Spring is the perfect time to dig out your walking boots and get out there – the weather’s still crisp so you won’t get too hot stomping over hill and vale, and the torrential ice-rain and gale force winds of winter are (hopefully) behind us.
There are public footpaths, marked routes and organised walks all over the UK – here are some of our favourites.
Arthur’s Seat, Edinburgh
This city centre walk is the best way to see everything Edinburgh has to offer – quite literally, as when you reach the top, the view is incredible. Arthur’s Seat was formed from the remains of a volcano and sits in Holyrood Park, just a few minutes walk from the Old Town. Getting up there takes around 30 minutes – don’t forget to get that panoramic shot – then head back down for a celebratory whisky.

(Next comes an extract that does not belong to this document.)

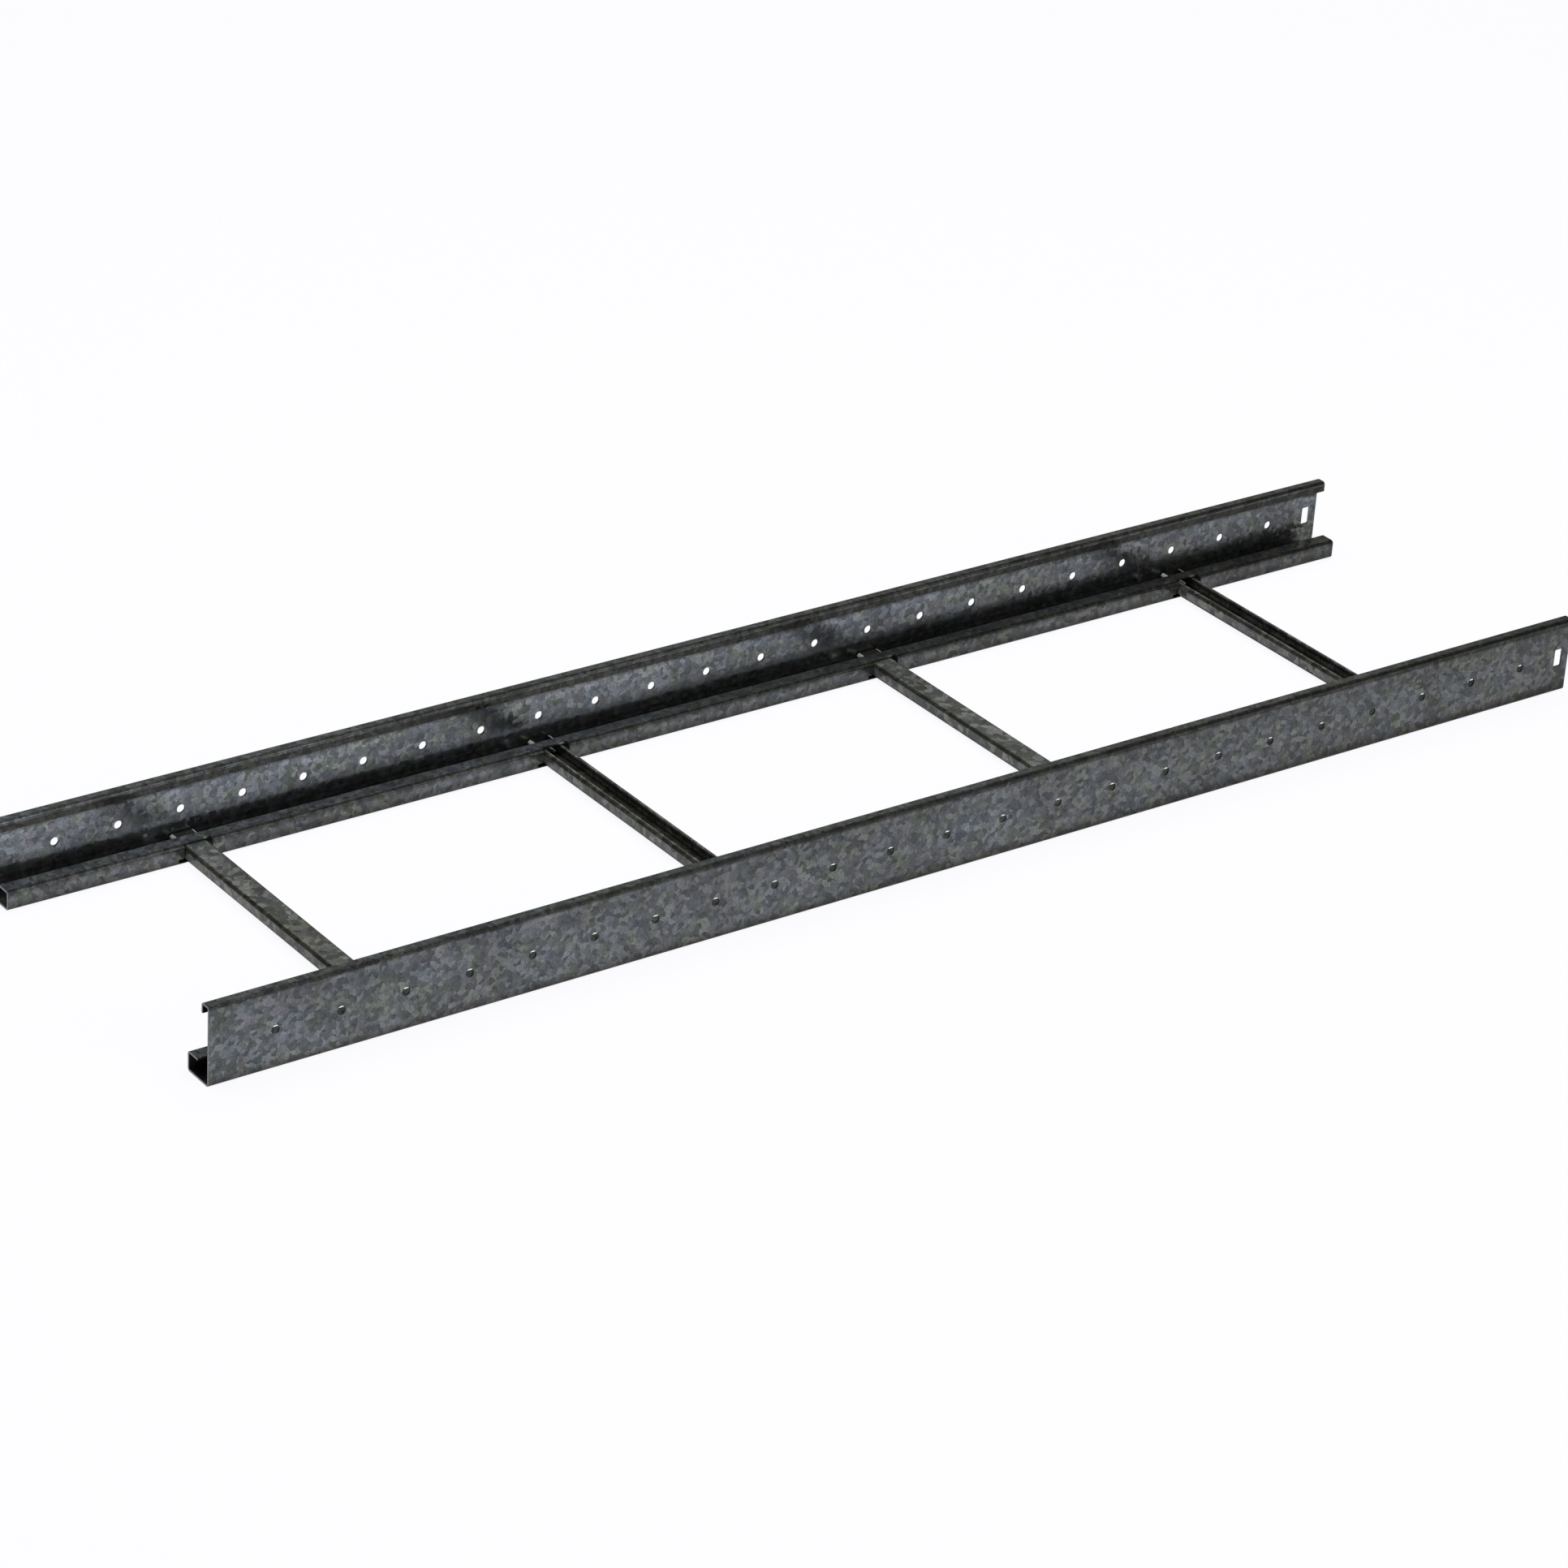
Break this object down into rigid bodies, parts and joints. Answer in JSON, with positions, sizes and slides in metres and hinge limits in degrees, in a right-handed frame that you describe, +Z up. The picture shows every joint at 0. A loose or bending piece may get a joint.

Janet’s Foss & Malham Cove, Yorkshire Dales
Local legend says the secret cave at Janet’s Foss is home to the Fairy Queen – all the more reason to go check it out for yourself. This circular walk starts at Malham national park centre car park and follows the Pennine Way to Janet’s Foss and back for an enjoyable 3.9 mile, 90 minute walk.
Boscastle to Port Isaa, North Cornwall
The route between Boscastle and Port Isaac is stunning, with picture-perfect views along the way and an amazing vantage point of Tintagel Head, the rumoured birthplace of King Arthur. Give yourself a full day to tackle this 14-mile stretch, following the rugged costal path.
White Cliffs of Dover, Kent
One of the most famous sights in the UK is now accessible as a walking destination. The clear blue water of the English Channel and those iconic white cliffs make for the perfect backdrop on this circular 4-miler – start at the White Cliffs visitor centre and follow the costal path towards South Foreland lighthouse, which should take about 3 hours.
This scenic walk winds through an area of outstanding natural beauty, taking you past poet laureate Alfred Lord Tennyson’s former home. Expect rolling hills, babbling brooks and unspoilt views – all the good stuff. Give yourself 3 hours to complete with 6.3-mile circular route, starting and ending at St. Mary’s Church, Tetford.